If the board wanted Powers out, it reconsidered the PR ramifications. His job now appears safe.
In an e-mailed statement, Josh Havens, the governor’s spokesman, said Perry appreciates the value of research for the state economy and that “(f)alse claims that university research is under attack damage our schools and Texas as a whole.” Asked if Perry thought Powers was the right person for the job, he said that was up to the regents.
Powell, the regents chair, passionately recounts his own upbringing in the disadvantaged Rio Grande Valley. He won’t apologize for championing Texas students who could be priced out of the route to a better life that a University of Texas education offers.
“We have a duty to be an elite institution,” he said. “But we also have a duty to be accessible and affordable, because we are an institution of the public.”
For now, both he and Powers are clearly trying to lower the temperature. In an interview, Powers speaks carefully, emphasizing how seriously he takes cost-cutting and efficiency, rattling off recent money-saving reforms and undergraduate teaching initiatives.

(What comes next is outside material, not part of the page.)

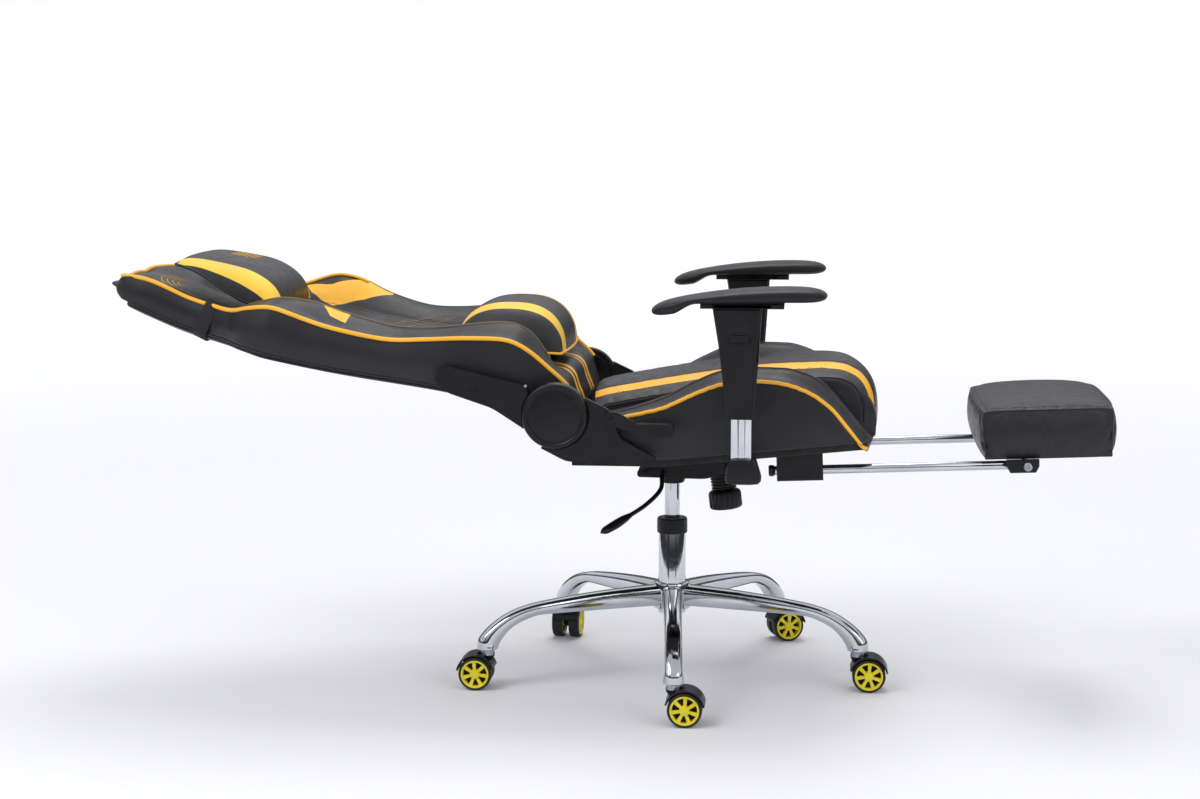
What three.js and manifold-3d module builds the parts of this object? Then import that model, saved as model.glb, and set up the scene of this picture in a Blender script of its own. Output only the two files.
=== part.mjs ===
// A reclining gaming chair with a pull-out footrest, as an assembly of separate moving pieces.
// Millimetres. +X points from the back to the footrest, +Y to the sitter's left, +Z up, floor at z = 0.
// Sizes are measured from the swivel axis; the finished group is shifted along X so that its box is centred.
import * as THREE from 'three';
import { mergeVertices } from 'three/addons/utils/BufferGeometryUtils.js';
import Module from 'manifold-3d';

const wasm = await Module();
wasm.setup();

// ---- driving dimensions --------------------------------------------------------------------------
const SHIFT_X = 109.7; // from the swivel axis to the middle of the chair's length
const FIT = 0.4; // gap kept between pieces that touch on the real chair

// Star base and casters
const STEM_RADIUS = 352; // swivel axis to a caster's stem
const STAR_TURN = 4; // degrees that the star is turned on the floor
const ARM_WIDTH = 34;
const HUB_RADIUS = 34;
const WHEEL_RADIUS = 30;
const WHEEL_TRAIL = 20; // stem to axle, along the floor
const WHEEL_INNER = 6.3; // half gap between the twin wheels
const WHEEL_OUTER = 27.5;
const CASTERS = [
  { name: 'front', star: -90, trail: 0 },
  { name: 'front_right', star: -18, trail: 0 },
  { name: 'back_right', star: 54, trail: 20 },
  { name: 'back_left', star: 126, trail: 84 },
  { name: 'front_left', star: -162, trail: 180 },
];

// Gas lift
const CYLINDER_RADIUS = 25;
const CYLINDER_TOP = 296;
const PISTON_RADIUS = 14;
const PISTON_TOP = 388;
const BOSS_BOTTOM = 361;

// Tilt mechanism
const TILT_PIVOT = { x: 75, z: 408 };
const HOUSING_WIDTH = 84;
const KNOB_LEAN = -0.115; // radians, about Y

// Seat
const SEAT_REAR = -165;
const SEAT_FRONT = 372;
const SEAT_HALF = 262;
const PAN_BOTTOM = 427;
const PAN_RISE = 0.1; // slope of the pan ahead of the swivel axis
const PAN_THICK = 14;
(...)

But while “productivity” is important, it can’t mean the same thing here as in a factory, he says. A great university’s “outputs” must include research, he said. As for cost, he wants to make a UT-Austin education “as affordable as we can, consistent with it being a high-quality education.”
Meanwhile, governors in Florida and Wisconsin are pushing their own $10,000 degree proposals, determined to take bold measures they think will curtail college costs — even in the face of criticism that quality will suffer.
“You’ve got the best research universities in the world here in America, and the idea you would reduce them to vocational schools seems particularly misbegotten,” said Rawlings. “It seems just out of whack to ask the university to be something other than what it is.”